Leatherstocking makes a relatively modest first appearance in
The Pioneers
, but his character is clearly established there along the lines Cooper would follow in the four ensuing novels. Wallace Stegner has described him to a T:
Far from handsome (looks went with the effete and civilized), he is nevertheless fearless, self-reliant, omnicompetent, a keen tracker and a dead shot, a mortal enemy and the most loyal of friends. He is also the soul of chivalry, protecting and saving Cooper's females when they go implausibly astray in the wild woods. An orphan, untutored, Natty has kept the innocence of the natural man. From his brief contact with the Moravians, or from the woods themselves, he has imbibed a noble magnanimity, a sensitivity to beauty and a deep if unorthodox piety. Homeless in the civilized sense, he has made the wilderness his home, and no witches, devils or fears assail him there: he feels the presence of God in every leaf.

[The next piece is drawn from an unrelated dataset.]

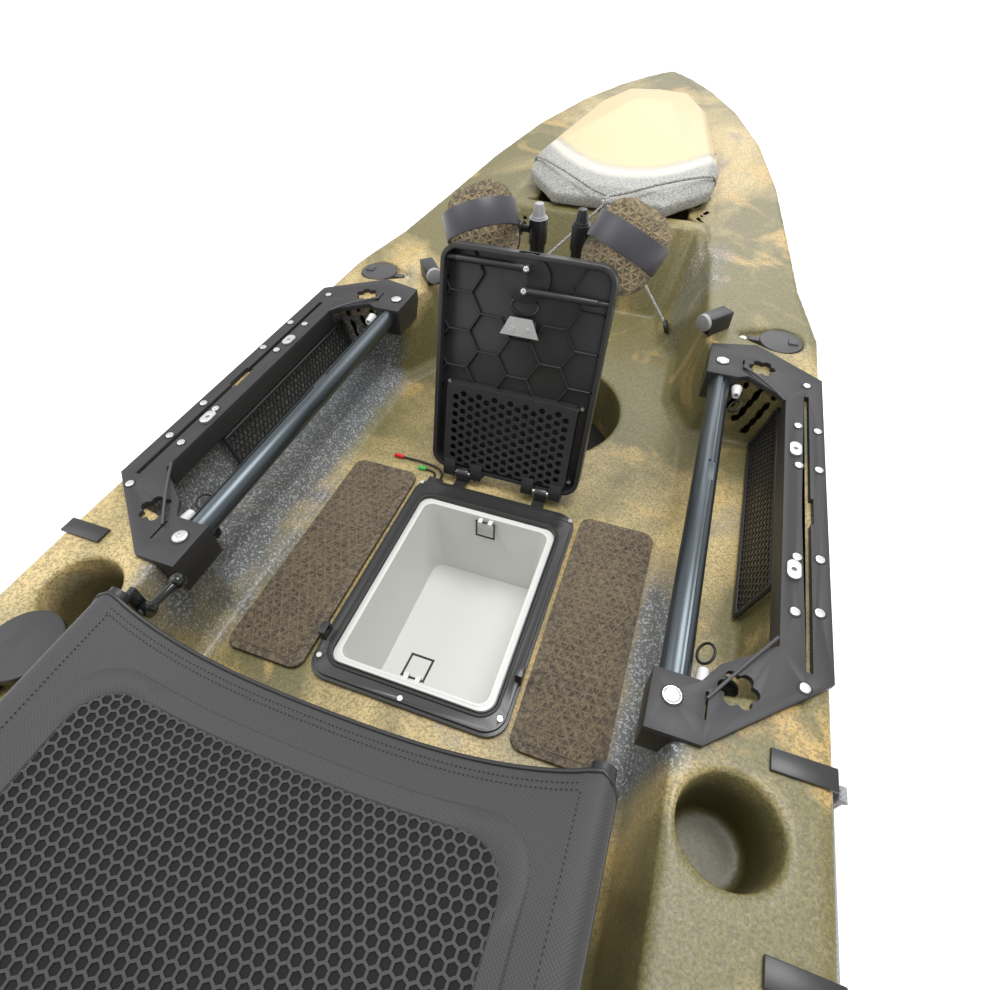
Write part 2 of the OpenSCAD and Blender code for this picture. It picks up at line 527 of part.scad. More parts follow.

Stegner is describing no mere literary character, but rather a mythic hero, a “demigod in buckskin.” The fact that a contemporary author could paint such a vivid and idealizing portrait of Leatherstocking nearly two centuries after Cooper invented him is just one sign of the hold he still has on the modern imagination. He is one of those made-up people, like Don Quixote and Robinson Crusoe, who live far beyond the pages of the books in which they are born. They become national icons.
The Pioneers
is a book about a young nation undergoing swift and comprehensive changes. The story begins in 1793, just ten years after the end of the American Revolution and a mere two years after the ratification of the Constitution. The citizens and subjects of the new nation were engaged—some of them freely and some, like Judge Temple's slave Agamemnon, under compulsion—in the wholesale transformation of the North American landscape and its peoples. The novel's setting, the environs of New York's Otsego Lake, about sixty miles west of Albany, is a scene of change so rapid that one of the characters imagines she can see it mutating under her very eyes. Here, as in so many other states and territories of the new nation, the influx of settlers, the development of natural resources, the clearing of land, the proliferation of farms, the erection of schools, churches, and municipal buildings, and the refinement of civil society seemed to many to be signs of inevitable progress and limitless potential.
Yet even amidst the bounty of Judge Temple's “Patent” (the vast land holdings he had cheaply acquired after their confiscation from Loyalists during the Revolution), there are already signs of ultimate limits and costs. Leatherstocking, a longtime resident hunter in the region, complains to Temple that game is getting harder and harder to find as a result of the Judge's “clearings and betterments.” And even Temple is alarmed at the number of trees falling to the ax and being consumed in roaring hearth fires like his own. But whereas the principled Leatherstocking always refuses to participate in the settlers' wanton destruction of flora and fauna (he kills what he needs, nothing more), Temple periodically gets caught up in the excitement, despite his proto-conservationist views. He laments the spectacular waste generated by the overkill of pigeon shoots and net fishing, yet, in the midst of such depredations, he is as excited as any other settler by the easy pickings. It is this ambivalence, as much as the novel's gorgeous descriptions of pristine landscapes and its moralistic warnings against their impending destruction, that makes
The Pioneers
one of the first important American literary works of ecological consciousness.
Judge Temple believes that, ultimately, the law will succeed in controlling rampant deforestation and promiscuous hunting. He consoles himself with this belief, even as he watches the land, water, and air being plundered without check all around him. For example, with the approach of spring, sugar maples are carelessly gouged with deadly wounds to collect the running sap when small incisions would have done just as well, and would have minimized the risk to the irreplaceable “growth of centuries.” Later in the spring, the settlers shoot down vast flocks of migrating passenger pigeons (a species of pigeon now extinct; the last one died in a zoo in 1914) in their flight over Templeton, and the ground is strewn with thousands of dead and half-dead birds. Characteristically, Temple gets caught up in the bloodlust and later regrets his actions as he contemplates the sea of wounded birds: “I see nothing but eyes, in every direction, as the innocent sufferers turn their heads in terror. . . . I think it is time to end the sport; if sport it be.” Yet in the very next chapter, Temple participates eagerly in the netting of thousands of fish from the lake. Then, contemplating a haul that vastly exceeds the needs of the settlers, he once again succumbs to remorse, calling it “a fearful expenditure of the choicest gifts of Providence.” He offers Leatherstocking a portion of the catch, but the hunter refuses: “I eat of no man's wasty ways.” Whereas Temple believes that regulation, in the form of laws, will ultimately curb these “wasty ways,” Leatherstocking holds to a morality that precedes and, in his view, transcends legal restraint.